Ein Gruß nach Moskau

Die Rückgabe, das sei für Estland eine Selbstverständlichkeit gewesen, so Ministerpräsident Juhan Parts in Bremen: „Wir sind ein Rechtsstaat – und wir halten uns an die entsprechenden Grundsätze.“ Ein Satz, den man leicht als Seitenhieb gegen den russischen Nachbarn deuten kann. Zumal in Bremen. Denn ein großer Teil der ausgelagerten Bestände lässt sich sehr genau lokalisieren: 362 Grafiken und 2 Gemälde hatte der Offizier und Architekturhistoriker Victor Baldin gesichert – mit dem Wunsch, sie nach Norddeutschland zurückzuschicken.
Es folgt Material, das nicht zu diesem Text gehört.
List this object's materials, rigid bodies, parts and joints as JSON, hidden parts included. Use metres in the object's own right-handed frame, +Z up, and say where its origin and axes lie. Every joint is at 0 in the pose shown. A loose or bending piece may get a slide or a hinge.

Baldin starb 1997. Doch noch immer ist sein Vorhaben nicht verwirklicht. Zwar hatte sich Kulturminister Michail Schwydkoi die Rückgabe aufs Banner geschrieben. Doch die Duma ließ ihn ins offene Messer laufen. Sie blockierte den fest vereinbarten Akt.

Warte nur Baldin

Mittlerweile ist Schwydkoi nur noch Abteilungsleiter im Ministerium. Sein Nachfolger Alexander Sokolow hat bereits angekündigt, das Problem der Beutekunst neu aufzurollen – wo nötig auch mit neuen Gesetzen. Das russische Beutekunstgesetz hatte 1997 alle staatlich verschleppten Kulturgüter zum legalen Besitz erklärt, nicht jedoch die privaten. Will Sokolow da nachlegen? Gleichviel – bereits die Ankündigung ist eine außenpolitische Schlappe für die Bundesregierung: Kulturstaatsministerin Christina Weiss ließ daraufhin ihren Ärger verlautbaren.

In Bremen gibt sich der Dürer beglänzte Kanzler aufgeräumt: „Bei bestimmten Sachen“, sagt er jovial, müsse man „halt den einen oder anderen Jahrestag verstreichen lassen“, sagt er. Sybillinisch: Welchen Jahrestag er damit meint, verrät er nicht. Seine Gründe lassen sich ahnen.